It read like an eviction notice, although it wasn't intended that way. When I first read the sales flyer proclaiming that our favorite pond store is closing, all I could think about was, "Oh, yeah! Arnie is still there!" They have been fish-sitting for us for . . . um . . . a while.
We took our Koi to the store when we had to fill in the pond at our old house over two years ago. We planned to get him back just as soon as we had a pond for him at the new house.

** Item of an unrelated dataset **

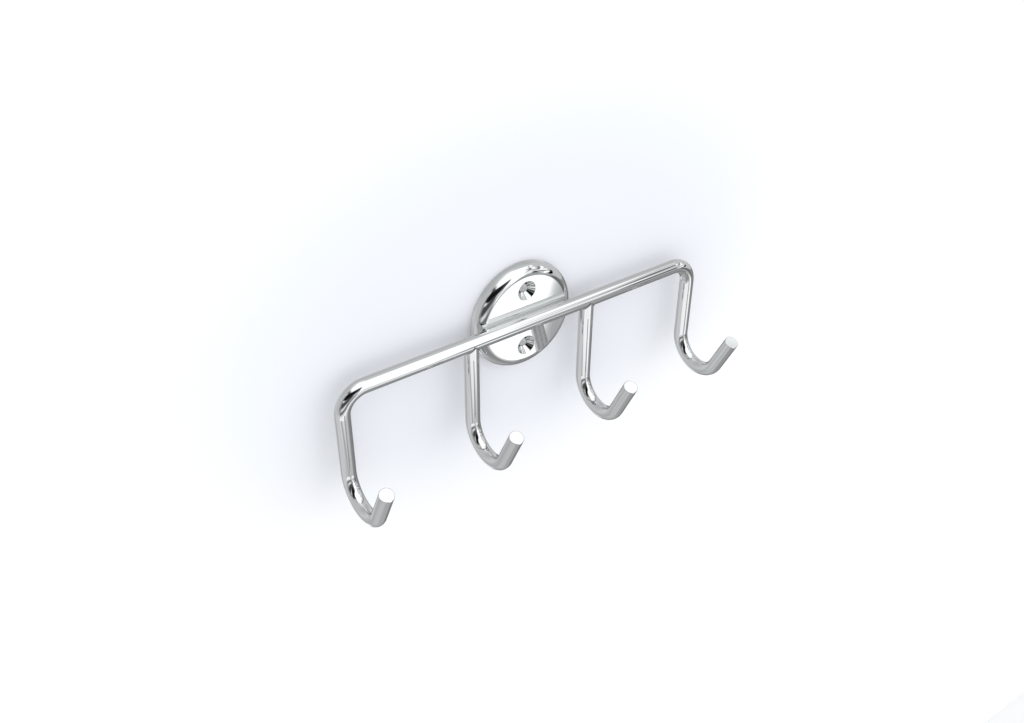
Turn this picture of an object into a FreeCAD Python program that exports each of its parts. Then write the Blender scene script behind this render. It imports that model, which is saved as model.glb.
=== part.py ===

I'm cute when I'm optimistic, and I have proof that I thought it would only take us a month to build that pond.
Let's all take a moment and laugh hysterically at that "optimism." Some might actual call it "crazy talk." It took us a year to get a pond up and running, which is just a few minutes longer than a month. Ahem.

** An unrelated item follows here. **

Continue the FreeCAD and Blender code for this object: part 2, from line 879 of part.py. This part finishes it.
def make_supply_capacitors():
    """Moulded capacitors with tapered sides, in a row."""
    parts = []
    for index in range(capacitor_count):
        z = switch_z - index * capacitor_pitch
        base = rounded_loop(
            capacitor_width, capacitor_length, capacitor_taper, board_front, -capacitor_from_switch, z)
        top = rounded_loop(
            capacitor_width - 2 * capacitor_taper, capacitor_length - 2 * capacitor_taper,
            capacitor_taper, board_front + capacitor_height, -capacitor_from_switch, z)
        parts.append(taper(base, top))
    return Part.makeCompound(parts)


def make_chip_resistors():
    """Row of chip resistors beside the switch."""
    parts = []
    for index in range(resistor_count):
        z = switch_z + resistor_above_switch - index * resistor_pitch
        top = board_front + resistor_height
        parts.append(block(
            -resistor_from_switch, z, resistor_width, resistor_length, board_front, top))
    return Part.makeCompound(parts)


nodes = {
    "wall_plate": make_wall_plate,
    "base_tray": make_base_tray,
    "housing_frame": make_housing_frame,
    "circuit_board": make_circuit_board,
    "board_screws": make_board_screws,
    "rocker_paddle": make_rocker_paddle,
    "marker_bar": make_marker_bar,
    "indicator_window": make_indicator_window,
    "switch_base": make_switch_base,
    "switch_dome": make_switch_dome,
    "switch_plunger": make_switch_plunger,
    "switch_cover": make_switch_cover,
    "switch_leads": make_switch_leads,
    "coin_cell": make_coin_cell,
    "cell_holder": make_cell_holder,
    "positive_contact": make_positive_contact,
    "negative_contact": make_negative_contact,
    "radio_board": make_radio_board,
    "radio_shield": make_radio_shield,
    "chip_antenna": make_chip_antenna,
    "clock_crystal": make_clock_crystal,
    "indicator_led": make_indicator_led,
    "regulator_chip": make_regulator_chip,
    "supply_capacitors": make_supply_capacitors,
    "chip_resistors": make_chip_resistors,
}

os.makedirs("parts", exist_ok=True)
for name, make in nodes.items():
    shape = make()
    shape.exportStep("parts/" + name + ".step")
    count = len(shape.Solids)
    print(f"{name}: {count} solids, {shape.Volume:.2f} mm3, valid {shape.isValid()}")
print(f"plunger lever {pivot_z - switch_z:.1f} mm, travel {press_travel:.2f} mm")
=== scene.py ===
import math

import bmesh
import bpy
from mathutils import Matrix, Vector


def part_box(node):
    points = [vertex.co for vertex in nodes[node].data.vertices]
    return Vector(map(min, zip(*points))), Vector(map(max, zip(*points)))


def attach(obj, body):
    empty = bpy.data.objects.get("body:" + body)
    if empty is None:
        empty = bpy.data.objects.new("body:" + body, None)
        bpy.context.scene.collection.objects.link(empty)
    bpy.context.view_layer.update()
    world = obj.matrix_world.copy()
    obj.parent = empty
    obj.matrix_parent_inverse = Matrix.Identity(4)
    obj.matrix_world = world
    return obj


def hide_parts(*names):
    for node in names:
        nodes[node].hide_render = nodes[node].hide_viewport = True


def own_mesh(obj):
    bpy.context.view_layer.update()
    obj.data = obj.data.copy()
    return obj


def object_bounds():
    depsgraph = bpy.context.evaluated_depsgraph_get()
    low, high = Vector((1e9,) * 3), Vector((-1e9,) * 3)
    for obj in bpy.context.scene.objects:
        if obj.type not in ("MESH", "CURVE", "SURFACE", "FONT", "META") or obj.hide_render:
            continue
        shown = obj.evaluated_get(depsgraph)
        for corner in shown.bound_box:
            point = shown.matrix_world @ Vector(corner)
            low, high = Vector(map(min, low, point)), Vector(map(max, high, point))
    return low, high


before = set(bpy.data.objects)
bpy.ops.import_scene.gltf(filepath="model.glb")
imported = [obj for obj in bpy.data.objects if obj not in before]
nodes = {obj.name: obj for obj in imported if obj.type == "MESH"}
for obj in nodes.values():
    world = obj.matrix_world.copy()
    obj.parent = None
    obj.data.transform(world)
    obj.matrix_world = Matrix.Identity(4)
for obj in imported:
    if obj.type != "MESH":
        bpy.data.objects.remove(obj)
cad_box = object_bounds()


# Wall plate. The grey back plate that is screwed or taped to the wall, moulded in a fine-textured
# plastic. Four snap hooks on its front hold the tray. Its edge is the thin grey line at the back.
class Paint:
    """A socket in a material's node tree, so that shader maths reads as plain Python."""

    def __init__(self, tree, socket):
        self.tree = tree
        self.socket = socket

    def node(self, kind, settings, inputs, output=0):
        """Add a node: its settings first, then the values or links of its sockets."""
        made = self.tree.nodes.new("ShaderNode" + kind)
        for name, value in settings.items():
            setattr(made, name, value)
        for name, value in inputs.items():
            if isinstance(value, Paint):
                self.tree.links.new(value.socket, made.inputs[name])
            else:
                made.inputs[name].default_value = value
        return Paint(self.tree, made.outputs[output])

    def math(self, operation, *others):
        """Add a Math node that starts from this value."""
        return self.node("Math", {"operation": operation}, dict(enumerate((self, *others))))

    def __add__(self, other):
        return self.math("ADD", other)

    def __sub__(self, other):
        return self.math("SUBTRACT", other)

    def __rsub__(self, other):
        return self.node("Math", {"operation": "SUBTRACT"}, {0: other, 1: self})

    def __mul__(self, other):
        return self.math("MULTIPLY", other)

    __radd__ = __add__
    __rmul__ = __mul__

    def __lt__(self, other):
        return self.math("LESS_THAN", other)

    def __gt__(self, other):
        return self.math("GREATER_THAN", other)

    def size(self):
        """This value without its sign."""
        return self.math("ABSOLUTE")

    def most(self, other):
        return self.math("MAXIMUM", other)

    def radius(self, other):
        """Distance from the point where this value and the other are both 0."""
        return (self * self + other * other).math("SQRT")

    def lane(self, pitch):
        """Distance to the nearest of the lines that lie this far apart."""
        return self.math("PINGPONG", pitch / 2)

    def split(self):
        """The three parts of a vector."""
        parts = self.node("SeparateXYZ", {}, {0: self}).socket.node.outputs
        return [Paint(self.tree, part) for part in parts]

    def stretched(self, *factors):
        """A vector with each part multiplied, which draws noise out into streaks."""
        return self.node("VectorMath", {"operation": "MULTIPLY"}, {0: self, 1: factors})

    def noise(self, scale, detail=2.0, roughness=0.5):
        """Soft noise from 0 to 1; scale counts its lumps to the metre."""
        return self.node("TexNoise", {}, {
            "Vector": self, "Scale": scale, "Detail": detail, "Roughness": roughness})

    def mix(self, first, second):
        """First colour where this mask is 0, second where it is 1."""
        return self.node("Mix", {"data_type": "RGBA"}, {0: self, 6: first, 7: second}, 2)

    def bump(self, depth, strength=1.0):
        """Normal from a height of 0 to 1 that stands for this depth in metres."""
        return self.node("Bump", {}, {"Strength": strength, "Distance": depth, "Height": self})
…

Anyway, it has been two years since we moved, and we do actually have a pond built in our back yard. It's not entirely done, but there have been fish living it in for a year. The thing is that those fish have seemed perfectly happy so I was super leery of upsetting the balance of the fishy universe by adding our giant Koi to the mix. Not only that, but the last time we moved Arnie, it pretty much sucked. There's really nothing fun about transporting a VERY VERY BIG fish 15 or so miles. It was easier to just let things be.

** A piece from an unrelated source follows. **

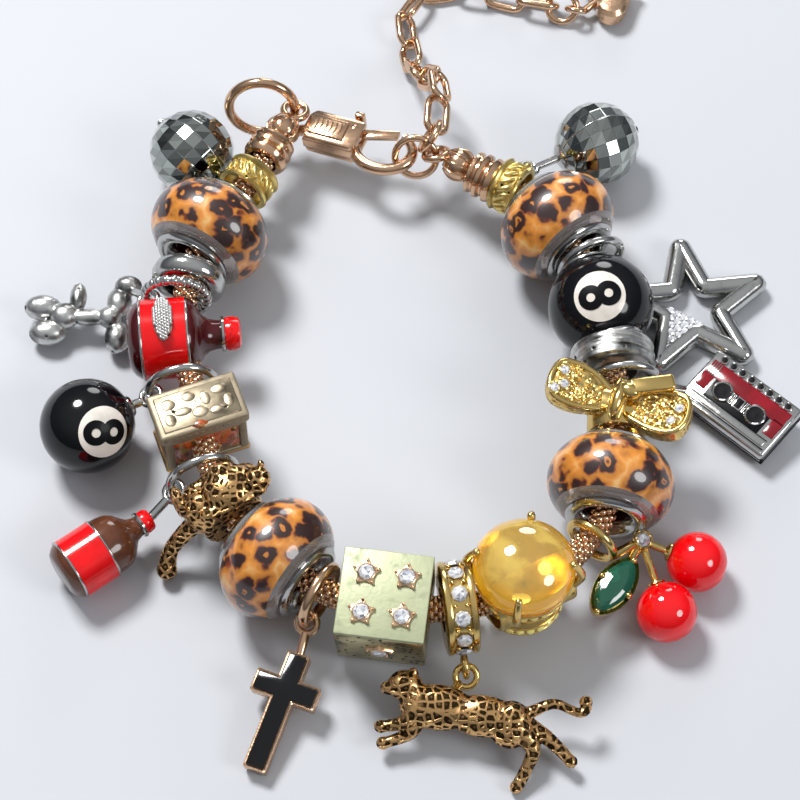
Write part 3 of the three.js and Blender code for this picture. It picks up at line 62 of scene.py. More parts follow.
# Where each piece's own frame is, in mm and degrees: x, y, z, yaw, pitch, roll.
# On the chain X runs along it, Y points into the loop and Z up.
FRAMES = {
    "leopard_1": (-22.87, 12.36, 7.00, -116.2, 0, 0),
    "leopard_2": (-14.14, -29.55, 7.00, -39.9, 0, 0),
    "leopard_3": (21.89, -20.51, 7.00, 80.6, 0, 0),
    "leopard_4": (17.09, 13.16, 7.00, 124.2, 0, 0),
    "stopper_1": (-24.98, 5.82, 7.00, -100.0, 0, 0),
    "stopper_2": (22.76, -4.93, 7.00, 94.1, 0, 0),
    "animal_bail": (-26.27, 3.50, 7.00, -93.6, 0, 0),
    "silver_animal": (-36.80, 3.47, 2.50, 0, 0, 0),
    "bottle_bead": (-25.09, -1.82, 7.00, -84.6, 0, 0),
    "hoop_1": (-25.21, -8.09, 7.00, -78.8, 0, 0),
    "ball_charm": (-35.60, -12.33, 5.30, -20.0, 0, 0),
    "box_bead": (-23.05, -12.90, 7.00, -70.1, 0, 0),
    "hoop_2": (-22.47, -19.51, 7.00, -70.8, 0, 0),
    "bottle_charm": (-32.90, -26.53, 3.80, 36.0, -2.0, 0),
    "cat_bead": (-19.82, -22.91, 7.00, -62.9, 0, 0),
    "cross_bail": (-9.57, -33.91, 7.00, -30.0, 0, 0),
    "cross_charm": (-11.60, -39.33, 3.60, -111.1, 11.0, 0),
    "dice_bead": (-2.55, -35.26, 7.00, -7.5, 0, 10.0),
    "spacer": (5.13, -35.31, 7.00, 8.1, 0, 0),
    "running_cat": (4.40, -44.93, 4.25, -7.0, 0, 22.0),
    "citrine": (12.52, -33.27, 7.00, 26.5, 0, 0),
    "cherry_1": (31.20, -28.13, 3.30, 0, 0, 0),
    "cherry_2": (27.60, -34.13, 3.30, 0, 0, 0),
    "cherry_joint": (25.10, -26.33, 4.60, 0, 0, 0),
    "leaf": (21.90, -32.23, 5.60, 54.0, -6.0, 14.0),
    "bow": (22.86, -12.07, 7.00, 87.0, 0, 0),
    "ball_bead": (21.66, 2.27, 7.00, 105.3, 0, 0),
    "star_bail": (20.76, 8.42, 7.00, 111.9, 0, 0),
    "star": (32.60, 5.37, 1.35, 6.0, 0, 0),
    "tape_bail": (24.01, -7.64, 7.00, 91.9, 0, 0),
    "tape": (37.20, -8.13, 2.20, -42.0, 0, 8.0),
    "rope_bail_1": (-18.51, 19.32, 7.00, -121.8, 0, 0),
    "faceted_ball_1": (-25.50, 24.87, 5.00, -41.4, 17.1, 0),
    "rope_bail_2": (11.82, 18.41, 7.00, 149.3, 0, 0),
    "faceted_ball_2": (22.20, 26.07, 5.00, -154.8, -2.3, 0),
    "clasp_ring": (-17.26, 29.59, 7.39, 88.3, 11.5, 5.8),
    "cap_left": (-17.02, 22.15, 7.00, 63.4, 0, 0),
    "lobster": (-14.24, 29.02, 4.99, -22.0, -5.0, 0),
    "jump_a": (0.84, 23.14, 6.48, 83.8, 29.8, -14.2),
    "cap_right": (10.26, 19.13, 7.00, 150.0, 0, 0),
    "jump_b": (2.56, 24.88, 8.21, -23.3, 27.2, 175.0),
    "end_ring": (18.98, 48.98, 1.72, -107.2, -44.9, -175.4),
    "heart": (25.20, 50.67, 1.70, 112.0, 0, 0),
}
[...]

But I couldn't really let the pond store close without claiming him. It just seemed . . . wrong.
So on Saturday I planned to go to the pond store and inquire about Arnie. I figured they would either say, "Sure! You can have your fish back!" or "Uh, we've been feeding him for two years. Get lost." Either way I would walk away a winner. I didn't plan to actually get the fish just yet. I just wanted to put together a plan.
But then Alexis and I walked out of Las Velas and ran right into Mr. Husband. He had to work on Saturday while the short person had accompanied me to my fantasy football draft. When we literally ran into him on our way to the car and he said he was done with work, it was a sign. A SIGN, PEOPLE. He was meant to go with us to the pond store.
One thing led to another and somehow Mr. Husband wound up hauling a very heavy plastic tub filled with pond water and a giant fish out to my car. He had no idea it was coming, which just meant he didn't have time to argue with my plan (or lack thereof). It's always better that way.
As we drove away with our REALLY REALLY BIG fish, we discussed who was going to do what so we could manage to get both cars back home and then deal with the fish. Mr. Husband had driven to work and I had driven to my fantasy football draft. We had left one of the cars downtown to run to the pond store. I was given an opening, so I ran with "I'LL DRIVE YOUR CAR!" and didn't give the husband a chance to argue.
That meant Arnie would stay in my car and Mr. Husband would drive Arnie to the house. I would follow shortly behind, surely home just moments after him so that I could help with the Arnie-From-Car-To-Pond-Transportation Project.
Oh, look! Something shiny!
It's such a travesty that when Mr. Husband dropped me off at the garage where he had parked his car, I had to walk past the Batman movie set. I mean, how sad is it that I had no choice but to stop and take a few pictures of the Bat Tumbler? And that I had to wait for them to finish filming a scene before I could pay for parking? And that I had to wait a few more minutes for them to finish that scene before I could use the elevator?
I sure was disappointed.
And I missed the whole Arnie-From-Car-To-Pond-Transportation Project. DARN THE LUCK!
Really, it's better that I missed it. The last time we had to move him the only useful thing I did was scream when Arnie flailed like a madman.
One of these days I'll figure out a way to take photographs of fish that show some scale. Just not today, apparently. If I had to guess, I'd say Arnie is somewhere between 2 1/2 and 3 feet long.
(P.S. If you're keeping score, yes, Sidney was missing from the Return the Fish Home Project. We didn't see him and we didn't bother to ask.)